The property is within the intentionally walkable Arlington Town Center zoning district, which Town codes describe as “a unique blend of residential and business land uses in close proximity to Vassar College” (Town of Poughkeepsie, NY Code, “Arlington Town Center District,” 2019). But some streets may not remain so walkable for long: The Town will soon see not just one, but two major real estate projects, as Vassar has plans to construct a lodging of its own.
The Town of Poughkeepsie Zoning Board of Appeals (ZBA) has yet to decide whether a plot of land less than half a mile away from the Arthur S. May site can be developed into Vassar’s Inn and Institute for the Liberal Arts (I/I), which includes 50 hotel rooms, a conference space and a parking lot. The proposed site of the development, on the corner of College and Raymond Avenues, lies within the institutional zone that encompasses Vassar’s entire campus, though the I/I would border the numerous residences that populate the quiet College Avenue, as well as the existing Alumnae House, a 20-bedroom lodging place open only to members of the Vassar community.
The current proposal for the I/I includes provisions for use of the facility and its accommodations by non-Vassar affiliates, an issue that complicates the current zoning debate. In order to construct on land that is zoned institutional, the College must prove that the I/I either directly supports the mission of the institution—in this case, education—or can be considered an accessory use by the institution, like residential dorms are. Because the facilities would be open to use by the broader community, this raises the question of whether it is a commercial enterprise disconnected from the educational mission of the College. In particular, the Zoning Administrator expressed concerns about the use of an outside operator to manage the hotel.
This point was contested by Vassar Vice President for Finance Bryan Swarthout at a Jan. 13 ZBA meeting, during which he affirmed under oath that the I/I’s purpose is not to generate revenue. Instead, the College intends to finance the project entirely through gifts, likely operating at a net loss. Vassar Dean of Strategic Planning and Academic Resources Marianne Begemann, alongside Rebecca Valk, a lawyer from Cuddy & Feder LLP representing Vassar, testified to the I/I’s educational use value, given that other schools and universities have comparable hotel and conference structures. As Begemann pointed out, “Of the 20 institutions with which we benchmark ourselves on many metrics…eight, or 40 percent, owned hotels on or close to campus.”
Although the administrators assert that the building is educational in nature despite its rental spaces, they noted that they could still categorize the Inn as institutional were they to close it off from the Poughkeepsie community, similar to the Alumnae House. Valk stated: “If we were forced to be fully Vassar-only use … then we have the benefit of our tax-exempt status.”
Questions remain as to the potential impact of these development projects on each other. In the Jan. 13 meeting, Town of Poughkeepsie Board Member Ann Shirshen noted that she believes the I/I to be primarily educational, but, like existing Vassar spaces including the Mary Ann Fox Martel Recital Hall in Skinner Hall, also a potential benefit to the community through events that are open to the public.
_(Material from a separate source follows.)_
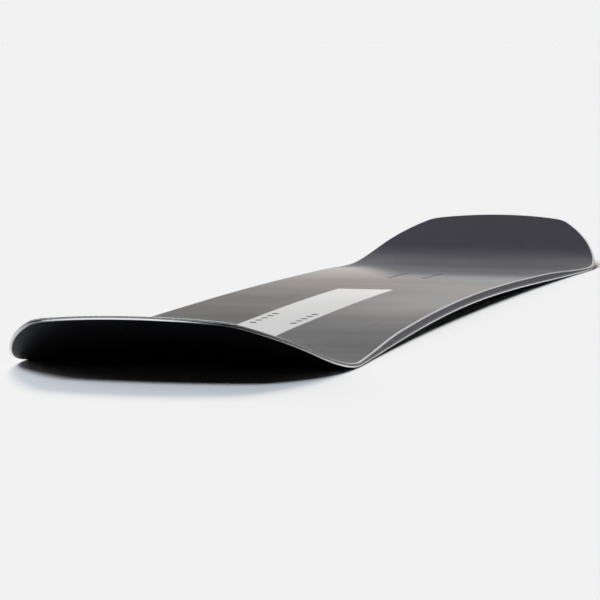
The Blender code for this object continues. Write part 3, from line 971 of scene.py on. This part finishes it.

Speaking directly to the relation between the two developments, she commented, “I really think the [Inn] would be mainly attractive to students and Vassar alumnae/i…If the Arthur S. May project goes through, there’d be another hotel down the street that is going to be probably more affordable with a free breakfast, which will attract the public to stay there.” In short, Shirshen suggested that the Arthur May redevelopment’s existence strengthens the argument that the I/I is a primarily institutional use—a Vassar-focused project.
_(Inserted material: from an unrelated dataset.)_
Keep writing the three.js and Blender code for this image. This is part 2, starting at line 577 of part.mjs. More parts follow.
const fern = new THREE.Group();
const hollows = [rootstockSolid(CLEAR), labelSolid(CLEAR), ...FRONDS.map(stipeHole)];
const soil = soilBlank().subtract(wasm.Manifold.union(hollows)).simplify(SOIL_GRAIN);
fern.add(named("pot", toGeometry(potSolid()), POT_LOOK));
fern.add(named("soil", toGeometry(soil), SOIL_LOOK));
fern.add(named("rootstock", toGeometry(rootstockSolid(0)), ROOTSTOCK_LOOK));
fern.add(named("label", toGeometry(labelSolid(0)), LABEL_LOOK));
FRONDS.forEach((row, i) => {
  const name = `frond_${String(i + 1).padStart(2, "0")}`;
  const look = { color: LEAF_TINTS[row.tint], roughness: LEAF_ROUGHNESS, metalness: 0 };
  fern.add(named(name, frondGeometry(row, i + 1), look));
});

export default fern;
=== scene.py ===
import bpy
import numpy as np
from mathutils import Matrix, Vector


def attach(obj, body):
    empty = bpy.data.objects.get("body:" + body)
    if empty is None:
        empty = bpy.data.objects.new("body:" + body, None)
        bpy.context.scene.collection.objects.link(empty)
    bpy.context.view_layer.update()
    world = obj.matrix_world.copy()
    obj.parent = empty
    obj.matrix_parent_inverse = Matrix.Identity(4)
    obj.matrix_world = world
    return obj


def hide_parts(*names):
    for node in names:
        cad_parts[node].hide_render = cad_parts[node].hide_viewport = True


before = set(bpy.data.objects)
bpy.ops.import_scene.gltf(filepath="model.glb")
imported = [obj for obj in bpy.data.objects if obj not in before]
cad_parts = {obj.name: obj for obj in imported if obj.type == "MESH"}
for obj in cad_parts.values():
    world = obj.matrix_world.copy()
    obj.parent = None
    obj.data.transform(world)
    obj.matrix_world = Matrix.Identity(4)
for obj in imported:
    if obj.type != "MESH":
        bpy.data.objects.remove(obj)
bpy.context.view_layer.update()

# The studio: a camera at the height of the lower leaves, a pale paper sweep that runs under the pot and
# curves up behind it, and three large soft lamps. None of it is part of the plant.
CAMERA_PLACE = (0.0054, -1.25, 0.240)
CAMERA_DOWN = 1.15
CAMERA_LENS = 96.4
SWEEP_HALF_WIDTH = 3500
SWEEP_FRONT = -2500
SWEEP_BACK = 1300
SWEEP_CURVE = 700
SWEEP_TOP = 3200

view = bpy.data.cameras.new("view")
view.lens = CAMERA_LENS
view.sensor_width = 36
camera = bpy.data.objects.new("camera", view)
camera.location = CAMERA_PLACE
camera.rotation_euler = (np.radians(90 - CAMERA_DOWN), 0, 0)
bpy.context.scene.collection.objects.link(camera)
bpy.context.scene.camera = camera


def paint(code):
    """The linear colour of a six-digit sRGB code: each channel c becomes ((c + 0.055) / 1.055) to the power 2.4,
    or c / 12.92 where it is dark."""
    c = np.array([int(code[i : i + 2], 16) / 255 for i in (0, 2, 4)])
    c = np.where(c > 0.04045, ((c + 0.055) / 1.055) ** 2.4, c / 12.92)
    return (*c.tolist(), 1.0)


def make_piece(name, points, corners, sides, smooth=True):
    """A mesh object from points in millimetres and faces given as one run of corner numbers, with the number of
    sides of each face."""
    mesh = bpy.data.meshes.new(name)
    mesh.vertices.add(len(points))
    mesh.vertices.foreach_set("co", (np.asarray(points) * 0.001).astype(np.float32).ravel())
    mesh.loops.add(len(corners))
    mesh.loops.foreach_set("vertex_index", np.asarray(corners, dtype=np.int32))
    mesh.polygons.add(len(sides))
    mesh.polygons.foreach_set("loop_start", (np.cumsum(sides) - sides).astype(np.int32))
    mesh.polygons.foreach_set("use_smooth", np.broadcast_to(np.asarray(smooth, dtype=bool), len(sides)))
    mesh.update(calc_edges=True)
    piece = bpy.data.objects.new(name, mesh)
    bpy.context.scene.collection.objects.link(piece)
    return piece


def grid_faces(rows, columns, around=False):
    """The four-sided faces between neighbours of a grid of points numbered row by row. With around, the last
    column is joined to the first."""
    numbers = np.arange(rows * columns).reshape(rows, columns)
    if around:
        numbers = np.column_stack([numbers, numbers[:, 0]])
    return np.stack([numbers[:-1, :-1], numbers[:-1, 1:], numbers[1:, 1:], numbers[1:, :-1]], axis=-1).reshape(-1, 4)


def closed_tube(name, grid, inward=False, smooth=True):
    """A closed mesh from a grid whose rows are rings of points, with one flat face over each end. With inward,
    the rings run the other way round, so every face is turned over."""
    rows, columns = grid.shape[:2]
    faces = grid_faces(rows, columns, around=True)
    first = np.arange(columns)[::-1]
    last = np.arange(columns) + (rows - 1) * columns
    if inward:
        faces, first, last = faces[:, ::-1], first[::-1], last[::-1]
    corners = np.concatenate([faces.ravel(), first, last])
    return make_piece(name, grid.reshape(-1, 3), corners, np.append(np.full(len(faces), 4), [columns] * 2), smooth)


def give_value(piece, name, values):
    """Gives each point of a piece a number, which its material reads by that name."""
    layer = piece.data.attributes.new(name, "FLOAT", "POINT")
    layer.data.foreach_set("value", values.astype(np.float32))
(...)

Likewise, the College indicated in an emailed statement, “[T]he [Arthur S. May] development is very different from the Institute Vassar is planning to build and from what we know of the other development, it seems as though they could be quite complementary.”
Spokespersons for both developments, as well as some local business owners, see the projects as mutually beneficial, coexisting to fill a need for a hotel in the Arlington area that has gone unmet.
But many residents of the Town don’t see the need as large enough to warrant two projects—and still others anticipate disruption to everyday life. Victoria Balfour ’77 commented in an emailed statement, “The new Arthur May development project, which includes a hotel and retail stores, is more than sufficient for the area’s needs. That hotel will be close to campus and will hold ample room for visiting alum, prospective students and Trustees. To have another ‘inn’ by Alumnae House is not necessary.”
In the ZBA meeting, numerous Poughkeepsie residents spoke on the excessive-ness of two hotels existing only a few blocks apart. Professor Emerita of English Beth Darlington read a statement by Professor Emerita and local resident Shirley Johnson Lance: “I wonder about the wisdom of building an inn on a site that is just a couple of blocks away from the hotel that is going to be built.” Additionally, the recently created Arlington Neighborhood Association has assembled in opposition to the I/I’s location and site plan—both aspects of the project which do not fall under the jurisdiction of the ZBA, but instead under that of the Town’s Planning Board. The Arthur May Project only acquired conditional approval after years of public Planning Board hearings, but local residents have expressed comparatively little opposition to the project as of late.
The ZBA moved to adjourn consideration of the I/I appeal until its next meeting on Feb. 10. The Arthur May redevelopment, meanwhile, is in the process of finalizing the sale of the property, at which point it will proceed, pending final site plan approval from the Town.
Correction: A previous version of this article misidentified the graduation year of Victoria Balfour. She is class of ’77, not ’72.